Pittsburgh Penguins head coach Mike Sullivan said everything is on the table. Despite numerous questions over the past week about Nick Bjugstad being a winger or a center, the Penguins hierarchy including Sullivan and General Manager Jim Rutherford refused to cement Bjugstad as the third pivot.

Sullivan admitted the Penguins are discussing the possibility of putting Bjugstad on the right wing with Sidney Crosby when Evgeni Malkin returns from his hand injury, or sooner.

“It’s something we’ve discussed. He’s played more on the wing than he has at center in the last couple of years,” admitted Sullivan. “Although he is a natural center and has a comfort level playing there.

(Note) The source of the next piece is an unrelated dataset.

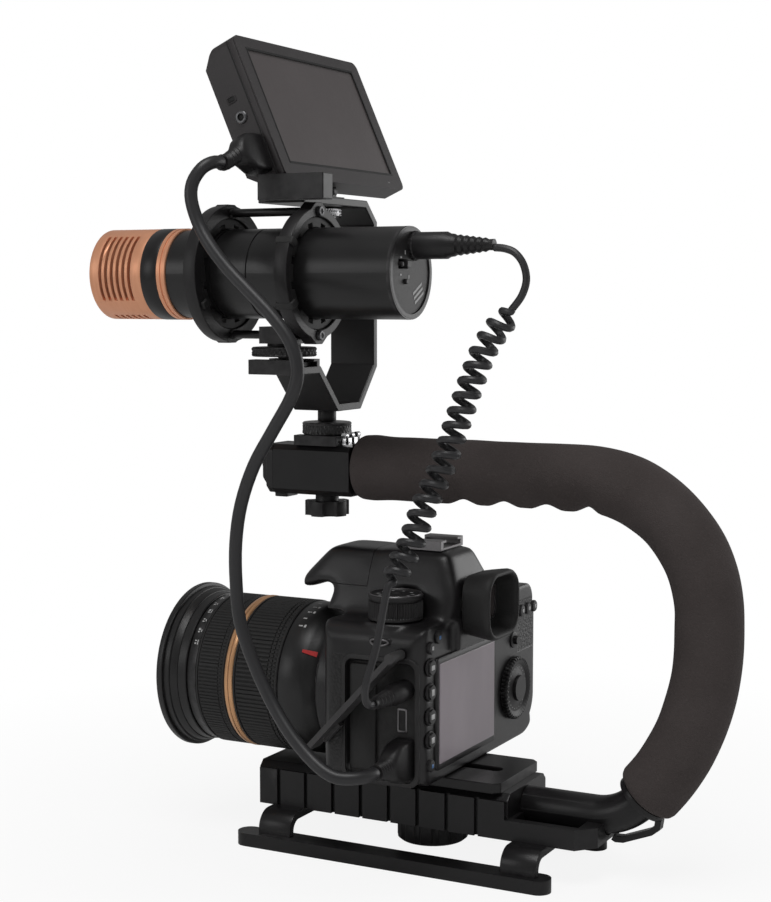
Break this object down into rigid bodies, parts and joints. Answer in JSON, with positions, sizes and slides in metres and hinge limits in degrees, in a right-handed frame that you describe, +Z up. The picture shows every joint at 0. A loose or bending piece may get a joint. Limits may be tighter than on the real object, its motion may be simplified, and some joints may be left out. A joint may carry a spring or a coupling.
{
  "type": "cinema camera rig",
  "caption": "Hand-held camera rig: C-shaped foam grip on a ribbed base, reflex camera with wide lens, shock-mounted microphone and tilting monitor on a bent bracket, joined by two cords",
  "frame": {"origin": "on the surface the rig stands on, under the middle of its outline without the cords", "axes": "+Z up, -Y the way the lens and microphone point, +X to the operator's left"},
  "size_m": [0.182, 0.3096, 0.3936],
  "materials": {
    "black_anodised": "satin black anodised with a fine grain",
    "black_plastic": "matte moulded",
    "grey_black_bezel": "fine matte",
    "leatherette": "pebbled soft-touch",
    "ring_rubber": "ribbed, matte",
    "foam": "closed-cell foam, dry and matte",
    "cord_rubber": "smooth satin",
    "bright_steel": "bright, finely scratched",
    "screw_steel": "blackened and worn bright at the slot",
    "copper": "brushed copper-coloured anodising",
    "lens_black": "fine crackle black",
    "glass": "coated, clear",
    "screen": "dark glossy panel",
    "display": "grey-mauve glossy panel",
    "sensor": "coated filter over silicon"
  },
  "bodies": {
    "rig": {"base_body": "black_anodised", "foot_bars": "black_anodised", "foot_straps": "black_anodised", "base_screws": "screw_steel", "camera_plate": "black_anodised", "handle_tube": "black_anodised", "foam_grip": "foam", "strap_loop": "black_anodised", "head_block": "black_anodised", "head_cap": "black_plastic", "head_shoe": "black_anodised", "shoe_spring": "bright_steel", "bracket": "black_anodised", "bracket_foot": "black_anodised", "shock_rings": "black_plastic", "shock_rods": "black_anodised", "shock_pads": "ring_rubber", "shock_foot": "black_plastic", "mic_body": "black_anodised", "mic_grille": "copper", "mic_rear_cap": "black_anodised", "camera_body": "leatherette", "prism_cover": "black_plastic", "hot_shoe": "bright_steel", "eyecup": "ring_rubber", "lcd_window": "display", "hand_grip": "leatherette", "image_sensor": "sensor", "lens_barrel": "lens_black", "front_rim": "lens_black", "lens_glass": "glass", "monitor_hinge": "black_plastic", "hdmi_cable": "cord_rubber", "hdmi_plug_camera": "cord_rubber", "curly_coil": "cord_rubber", "audio_lead": "cord_rubber", "audio_plugs": "cord_rubber"},
    "head_knob": {"head_knob": "black_plastic"},
    "camera_knob": {"camera_knob": "black_plastic", "camera_screw": "screw_steel"},
    "bracket_wheel": {"bracket_wheel": "black_anodised"},
    "mic_wheel": {"mic_wheel": "black_plastic"},
    "monitor_wheel": {"monitor_wheel": "bright_steel"},
    "monitor": {"monitor_case": "grey_black_bezel", "monitor_screen": "screen", "hdmi_plug_monitor": "cord_rubber"},
    "mode_dial": {"mode_dial": "black_plastic"},
    "main_dial": {"main_dial": "black_plastic"},
    "shutter_button": {"shutter_button": "black_plastic"},
    "rear_dial": {"rear_dial": "black_plastic"},
    "set_button": {"set_button": "black_plastic"},
    "menu_button_1": {"menu_button_1": "black_plastic"},
    "menu_button_2": {"menu_button_2": "black_plastic"},
    "menu_button_3": {"menu_button_3": "black_plastic"},
    "menu_button_4": {"menu_button_4": "black_plastic"},
    "popup_flash": {"popup_flash": "black_plastic"},
    "port_flap": {"port_flap": "ring_rubber"},
    "mic_switch": {"mic_switch": "black_plastic"},
    "zoom_ring": {"zoom_ring": "ring_rubber"},
    "focus_ring": {"focus_ring": "ring_rubber"}
  },
  "joints": [
    {"name": "head_knob_turn", "type": "hinge", "parent": "rig", "child": "head_knob", "pos_m": [0.00625, -0.05775, 0.166], "axis": [0, 0, 1], "continuous": true},
    {"name": "camera_knob_turn", "type": "hinge", "parent": "rig", "child": "camera_knob", "pos_m": [0.00625, 0.00125, 0.011], "axis": [0, 0, 1], "continuous": true},
    {"name": "bracket_wheel_turn", "type": "hinge", "parent": "rig", "child": "bracket_wheel", "pos_m": [0.00625, -0.05775, 0.205], "axis": [0, 0, 1], "continuous": true},
    {"name": "mic_wheel_turn", "type": "hinge", "parent": "rig", "child": "mic_wheel", "pos_m": [0.04725, -0.05775, 0.2436], "axis": [0, 0, 1], "continuous": true},
    {"name": "monitor_wheel_turn", "type": "hinge", "parent": "rig", "child": "monitor_wheel", "pos_m": [0.00025, -0.06225, 0.3107], "axis": [0, 0, 1], "continuous": true},
    {"name": "monitor_tilt", "type": "hinge", "parent": "rig", "child": "monitor", "pos_m": [0.00025, -0.06225, 0.3215], "axis": [1, 0, 0], "range_deg": [-38, 30], "deforming": ["hdmi_cable"]},
    {"name": "mode_dial_turn", "type": "hinge", "parent": "rig", "child": "mode_dial", "pos_m": [0.04025, -0.00175, 0.125], "axis": [0, 0, 1], "continuous": true},
    {"name": "main_dial_turn", "type": "hinge", "parent": "rig", "child": "main_dial", "pos_m": [-0.06075, -0.03575, 0.1182], "axis": [1, 0, 0], "continuous": true},
    {"name": "shutter_press", "type": "slide", "parent": "rig", "child": "shutter_button", "axis": [0, 0, -1], "range_m": [0, 0.0012], "stiffness_N_per_m": 600, "springref_m": -0.001},
    {"name": "rear_dial_turn", "type": "hinge", "parent": "rig", "child": "rear_dial", "pos_m": [-0.04775, 0.02125, 0.0709], "axis": [0, 1, 0], "continuous": true},
    {"name": "set_press", "type": "slide", "parent": "rig", "child": "set_button", "axis": [0, -1, 0], "range_m": [0, 0.001], "stiffness_N_per_m": 600, "springref_m": -0.001},
    {"name": "menu_press_1", "type": "slide", "parent": "rig", "child": "menu_button_1", "axis": [0, -1, 0], "range_m": [0, 0.001], "stiffness_N_per_m": 500, "springref_m": -0.001},
    {"name": "menu_press_2", "type": "slide", "parent": "rig", "child": "menu_button_2", "axis": [0, -1, 0], "range_m": [0, 0.001], "stiffness_N_per_m": 500, "springref_m": -0.001},
    {"name": "menu_press_3", "type": "slide", "parent": "rig", "child": "menu_button_3", "axis": [0, -1, 0], "range_m": [0, 0.001], "stiffness_N_per_m": 500, "springref_m": -0.001},
    {"name": "menu_press_4", "type": "slide", "parent": "rig", "child": "menu_button_4", "axis": [0, -1, 0], "range_m": [0, 0.001], "stiffness_N_per_m": 500, "springref_m": -0.001},
    {"name": "flash_lift", "type": "hinge", "parent": "rig", "child": "popup_flash", "pos_m": [0.00625, -0.02375, 0.1485], "axis": [-1, 0, 0], "range_deg": [0, 30]},
    {"name": "flap_swing", "type": "hinge", "parent": "rig", "child": "port_flap", "pos_m": [0.06225, 0.00925, 0.1059], "axis": [1, 0, 0], "range_deg": [-45, 18]},
    {"name": "mic_switch_slide", "type": "slide", "parent": "rig", "child": "mic_switch", "axis": [1, 0, 0], "range_m": [0, 0.004]},
    {"name": "zoom_turn", "type": "hinge", "parent": "rig", "child": "zoom_ring", "pos_m": [0.00625, -0.07575, 0.079], "axis": [0, 1, 0], "range_deg": [-35, 35]},
    {"name": "focus_turn", "type": "hinge", "parent": "rig", "child": "focus_ring", "pos_m": [0.00625, -0.10575, 0.079], "axis": [0, 1, 0], "range_deg": [-60, 60]}
  ]
}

WIth (Malkin) out, it makes it more difficult to make that decision, but that’s not to say we can’t.”

If not Bjugstad, who is the third line center? Wasn’t the point of the Derick Brassard trade to get a third line center who could work with Phil Kessel far better than Brassard?

Is anyone else confused?

“We’ve got enough center icemen in the lineup, we can try different things if we so choose,” Sullivan said before flatly admitting Bjugstad has attributes which could make him successful on Crosby’s right wing. “Yeah, he does. He’s got great offensive instincts. He can shoot the puck. He’s shown an ability to play in a top-six role.”

Reading between the lines of the repeated allusions to Bjugstad on the wing instead of at center and that admission, the team seems to be salivating at the chance to put the 6-foot-6, 218-pound, right-handed shot Bjugstad with Crosby and Jake Guentzel.

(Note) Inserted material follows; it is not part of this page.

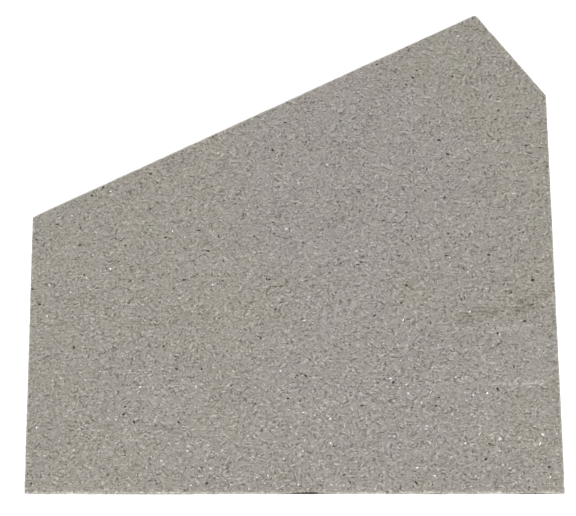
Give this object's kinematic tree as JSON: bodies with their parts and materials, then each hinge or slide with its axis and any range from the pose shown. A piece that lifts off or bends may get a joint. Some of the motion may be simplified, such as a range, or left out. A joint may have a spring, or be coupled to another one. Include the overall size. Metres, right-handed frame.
{
  "type": "refractory firebrick",
  "caption": "Flat side firebrick for a stove's firebox: one pressed vermiculite board with a sloping top edge and a cut-off rear corner.",
  "frame": {"origin": "middle of the bounding box, on the back face that the brick lies on", "axes": "+X along the foot edge from the door end to the rear end, +Y up the brick as it stands in the stove, +Z through the thickness from the back face to the fire face"},
  "size_m": [0.3, 0.2744, 0.025],
  "materials": {
    "vermiculite": "matt pressed vermiculite, warm grey with fine light and dark flakes"
  },
  "bodies": {
    "root": {"firebrick": "vermiculite"}
  },
  "joints": []
}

Center Jared McCann was also acquired with Bjugstad in the Brassard deal. McCann, 22, has been the Penguins third center as Bjugstad has anchored the second line, in Evgeni Malkin’s absence. McCann is in his fourth NHL season after being selected in the first round by the Vancouver Canucks (24th overall) and beginning his NHL career as an 18-year-old.

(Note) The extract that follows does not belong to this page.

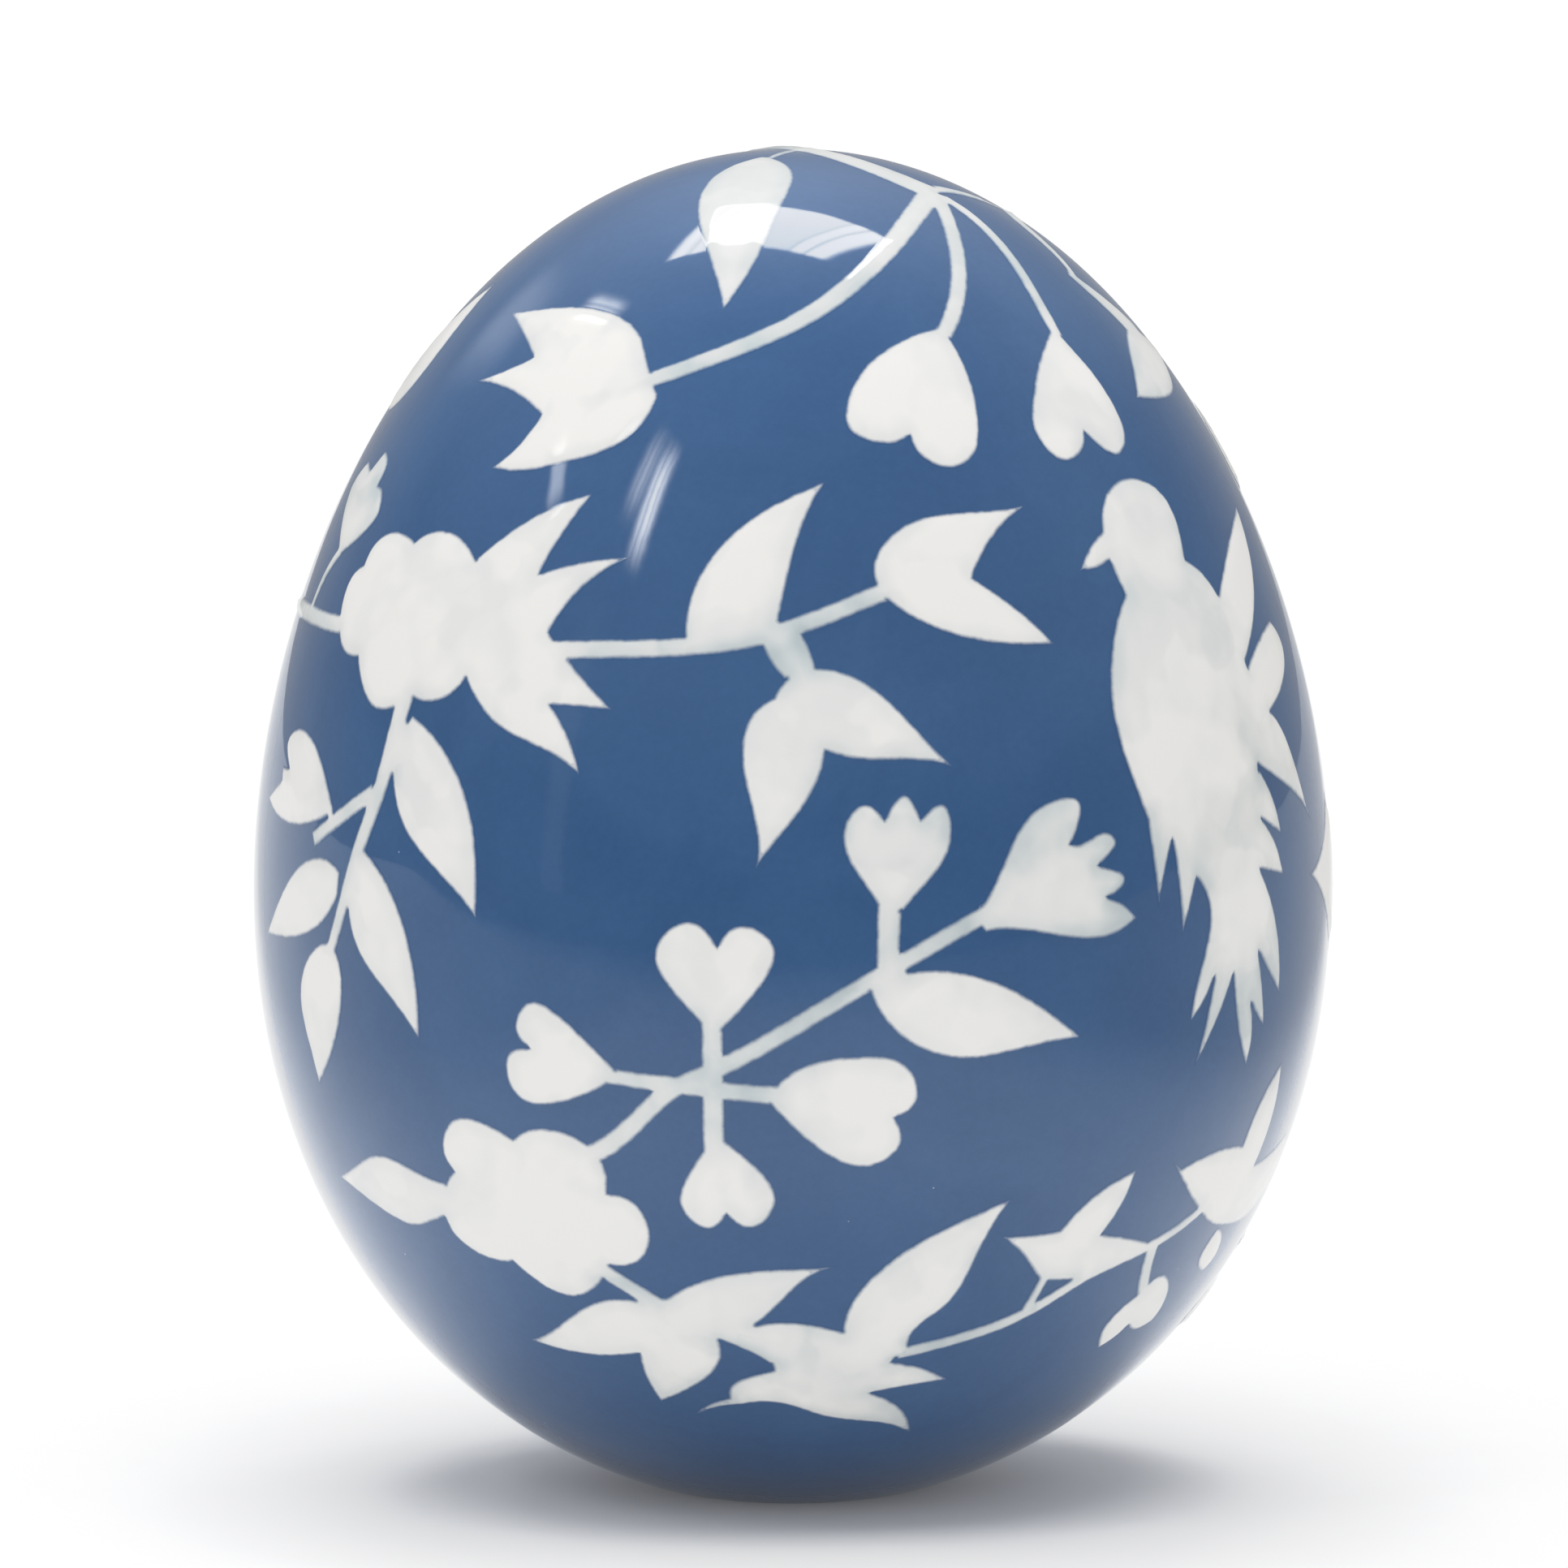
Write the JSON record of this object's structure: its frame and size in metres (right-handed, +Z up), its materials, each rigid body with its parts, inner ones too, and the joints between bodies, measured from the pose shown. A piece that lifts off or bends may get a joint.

The book on McCann, as confirmed by Rutherford, is he is a defensive center. He was Florida’s fourth line center and set a career-best 28 points (9g, 19a) last season.

If this the Penguins plan, Phil Kessel probably won’t be a happy camper.

McCann has not put up positive analytics either. His Corsi, scoring chance ratio, and high-danger scoring chance ratios are all in the negative for this season, and most of his career. His scoring chance ratios are especially troubling, at least in terms of a third line center who would be asked for an offensive contribution for a Stanley Cup hopeful.

This season, McCann’s scoring chance ratio is 47 percent. Last season it was 48 percent. McCann would be a fine fourth line center, but a third liner responsible for playing with Phil Kessel is a tall task.

Is Teddy Blueger in line for a shot? He’s a sparkplug who plays a very different game than anything Kessel has played with before. Could Kessel keep up, or even want to keep up with Blueger?

Or maybe the Penguins are about to adopt the strategy which they used successfully in the middle of last season until they acquired Brassard. In January and part of February, the Penguins often double-shifted one of Crosby or Malkin. Sometimes both. And the third line center–then Riley Sheahan–became a placeholder responsible for defensive zone starts.

That strategy was again used Tuesday night against Carolina after the Penguins trailed and the middle lines did not produce anything. The Penguins second line with Kessel and Bjugstad did not produce a high-danger scoring chance and generated just three total scoring chances.

It wasn’t Kessel’s finest effort.

The third line with McCann was soon taken over by Crosby who generated chances with Dominik Simon and Patric Hornqvist. In the final tally, the Penguins out-chanced Carolina, 21-17. Crosby factored into 12 of those chances and six of the Penguins eight high-danger chances.

So, maybe the Penguins will simply stack their top-six, and rotate their top centers through the third line as a strategy. It works because the Penguins are deep at wing and the move gets the Penguins stars away from top pairing defensemen.

But it can also wear down the Penguins top centers before they get to the Stanley Cup finish line.